Intermittent VPN and Slowness With Multiple ISP Configuration
Resolution
Issue
A number of Site-to-Site IPSec VPN between Palo Alto Networks firewall (HQ) and remote sites are experiencing slowness, low throughput and FTP transfer issues. The symptom started to appear after a Palo Alto Networks firewall replaced several VPN devices at the HQ site.
Cause
The issues may be due to asymmetric routing for the VPN tunnels caused by the multiple ISPs. If the default route was configured to only one ISP, the other links would be underutilized while the main line became overutilized. The problem would not be present before deployment of the Palo Alto Networks firewall if each VPN tunnel was terminated on a different VPN device at HQ.
Resolution
Configure the VPN tunnels on the Palo Alto Networks firewall to route VPN traffic to the interface or ISP that is receiving the VPN traffic. This will avoid the asymmetric routing and balance the bandwidth utilization on the multiple ISP links.

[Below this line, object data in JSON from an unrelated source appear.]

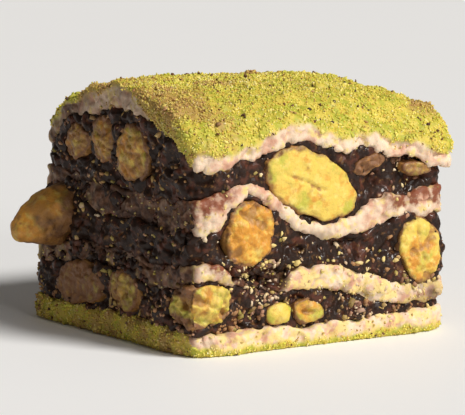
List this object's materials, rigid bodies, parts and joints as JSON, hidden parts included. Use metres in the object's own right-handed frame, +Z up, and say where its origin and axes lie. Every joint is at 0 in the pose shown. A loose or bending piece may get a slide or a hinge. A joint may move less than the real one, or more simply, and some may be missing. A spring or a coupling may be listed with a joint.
{
  "type": "layered pistachio sweet",
  "caption": "Square cut piece of a layered sweet: dark fruit filling between wavy nougat sheets, whole pistachios at the cut faces, ground pistachio on top and underneath.",
  "frame": {"origin": "middle of the flat underside, on the surface the piece stands on", "axes": "+Z up through the layers; -Y out of the front cut face, the one with the large cut pistachio; +X to the right of someone facing it"},
  "size_m": [0.0462, 0.0391, 0.0323],
  "materials": {
    "coating": "rough ground pistachio on nougat",
    "nougat": "soft, satin, slightly see-through",
    "filling": "sticky, glossy, lumpy",
    "nut": "rough where cut"
  },
  "bodies": {
    "root": {"bottom_sheet": "coating", "lower_filling": "filling", "lower_sheet": "nougat", "middle_filling": "filling", "upper_sheet": "nougat", "upper_filling": "filling", "top_sheet": "coating", "nut_front_large": "nut", "nut_front_chip": "nut", "nut_front_sliver": "nut", "nut_front_orange": "nut", "nut_front_corner": "nut", "nut_front_crumbled": "nut", "nut_front_pea": "nut", "nut_front_split": "nut", "nut_left_tall": "nut", "nut_left_upper": "nut", "nut_left_far": "nut", "nut_left_jutting": "nut", "nut_left_round": "nut", "nut_left_green": "nut", "nut_right_low_1": "nut", "nut_right_low_2": "nut", "nut_right_low_3": "nut", "nut_right_middle_1": "nut", "nut_right_middle_2": "nut", "nut_right_high_1": "nut", "nut_right_high_2": "nut", "nut_right_high_3": "nut", "nut_back_low_1": "nut", "nut_back_low_2": "nut", "nut_back_middle_1": "nut", "nut_back_middle_2": "nut", "nut_back_middle_3": "nut", "nut_back_high_1": "nut", "nut_back_high_2": "nut", "nut_back_high_3": "nut"}
  },
  "joints": []
}
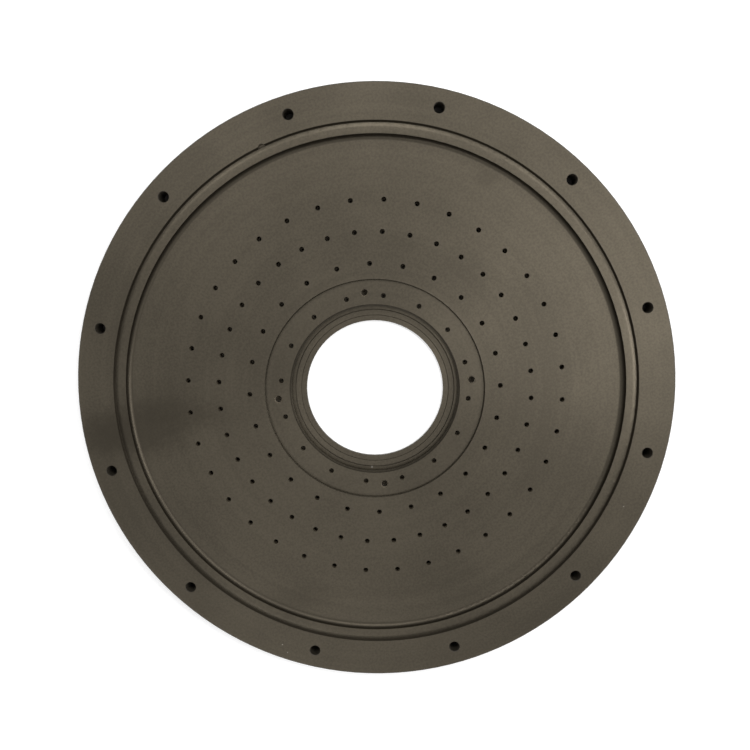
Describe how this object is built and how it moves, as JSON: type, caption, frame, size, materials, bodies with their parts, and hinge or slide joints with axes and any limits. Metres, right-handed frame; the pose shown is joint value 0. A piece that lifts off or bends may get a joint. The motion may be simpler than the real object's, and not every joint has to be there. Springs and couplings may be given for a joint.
{
  "type": "gas distribution showerhead",
  "caption": "Round gas showerhead plate with a bolting flange, seal groove, recessed field of stepped gas holes and a stepped centre bore in a lower hub.",
  "frame": {"origin": "centre of the flat outlet face, on the plate's axis", "axes": "+Z along the plate's axis from the outlet face to the seal side, +X through the first hole of the bolt circle and of every full gas ring"},
  "size_m": [0.3194, 0.3194, 0.012],
  "materials": {
    "anodised_plate": "dark hard-anodised, fine turned"
  },
  "bodies": {
    "root": {"showerhead_plate": "anodised_plate"}
  },
  "joints": []
}
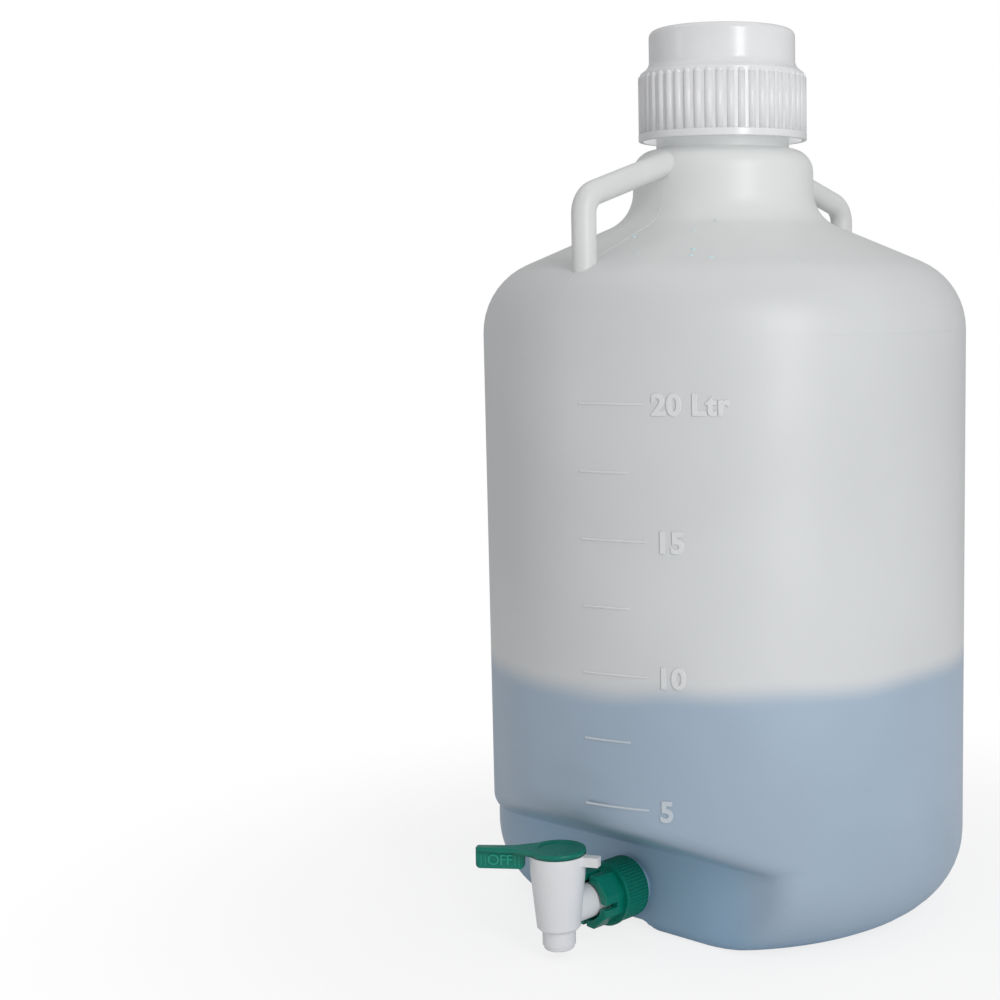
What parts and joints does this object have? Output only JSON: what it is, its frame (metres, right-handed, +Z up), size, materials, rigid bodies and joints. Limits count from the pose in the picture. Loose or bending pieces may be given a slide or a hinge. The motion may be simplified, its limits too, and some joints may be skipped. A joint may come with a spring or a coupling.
{
  "type": "carboy with spigot",
  "caption": "Cylindrical plastic carboy with a ribbed screw cap, bar handles, litre bars, and a lever tap on a slotted nut in a recess at the foot; part filled.",
  "frame": {"origin": "centre of the base, on the shell's axis", "axes": "+Z up along the shell's axis; -Y outwards along the tap's inlet; +X to the right as seen facing the tap"},
  "size_m": [0.296, 0.3306, 0.5375],
  "materials": {
    "shell_hdpe": "satin translucent",
    "handle_hdpe": "satin",
    "cap_white": "semi-gloss",
    "liner_foam": "matte",
    "gasket_rubber": "matte",
    "tap_white": "semi-gloss",
    "tap_green": "semi-gloss",
    "liquid": "clear"
  },
  "bodies": {
    "carboy": {"carboy_body": "shell_hdpe", "carboy_shoulder": "shell_hdpe", "carboy_neck": "shell_hdpe", "handle_front": "handle_hdpe", "handle_rear": "handle_hdpe", "port_gasket": "gasket_rubber", "tap_body": "tap_white", "liquid": "liquid"},
    "cap_seal": {"cap_liner": "liner_foam"},
    "cap": {"screw_cap": "cap_white"},
    "tap_key": {"tap_lever": "tap_green"},
    "nut": {"spigot_nut": "tap_green"}
  },
  "joints": [
    {"name": "cap_lift", "type": "slide", "parent": "carboy", "child": "cap_seal", "axis": [0, 0, 1], "range_m": [0, 0.12]},
    {"name": "cap_turn", "type": "hinge", "parent": "cap_seal", "child": "cap", "pos_m": [0, 0, 0.5], "axis": [0, 0, 1], "continuous": true},
    {"name": "tap_turn", "type": "hinge", "parent": "carboy", "child": "tap_key", "pos_m": [0, -0.1542, 0.04], "axis": [0, 0, 1], "range_deg": [0, 90]},
    {"name": "nut_turn", "type": "hinge", "parent": "carboy", "child": "nut", "pos_m": [0, -0.11, 0.0273], "axis": [0, -1, 0], "continuous": true}
  ]
}
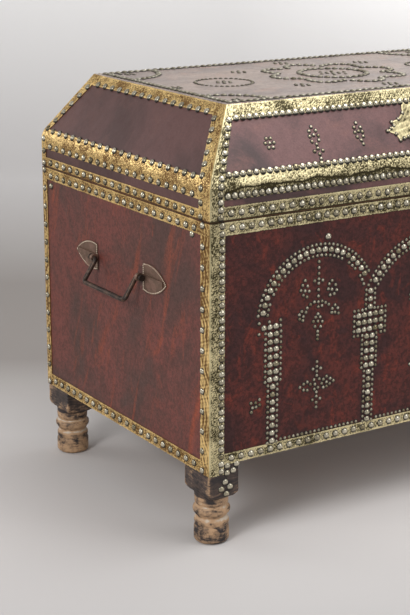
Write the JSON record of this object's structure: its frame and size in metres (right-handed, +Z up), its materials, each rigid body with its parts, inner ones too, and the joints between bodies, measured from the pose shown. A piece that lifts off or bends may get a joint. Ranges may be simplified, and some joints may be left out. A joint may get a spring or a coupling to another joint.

To further illustrate the solution, see the example below. Interfaces E1/1 , E1/2 and E1/3 are all ISP facing interfaces, all under same Virtual Router. Therefore with this setup only one ISP can be configured as a default route.
Two VPN tunnels are sourcing from E1/1 and E/12.
Static routing configuration below shows E1/3 was chosen to be the main default route, E1/1 as secondary and E1/2 as third.
To make sure that VPN tunnel traffic will not exit the main default route to E1/3, a static host route to the peer VPN tunnels were configured.
Go to Network > Virtual Router > Default (or VR of choice) > More Runtime Stats
This ensures symmetric routing for the VPN tunnels and proper load sharing of ISP bandwidth.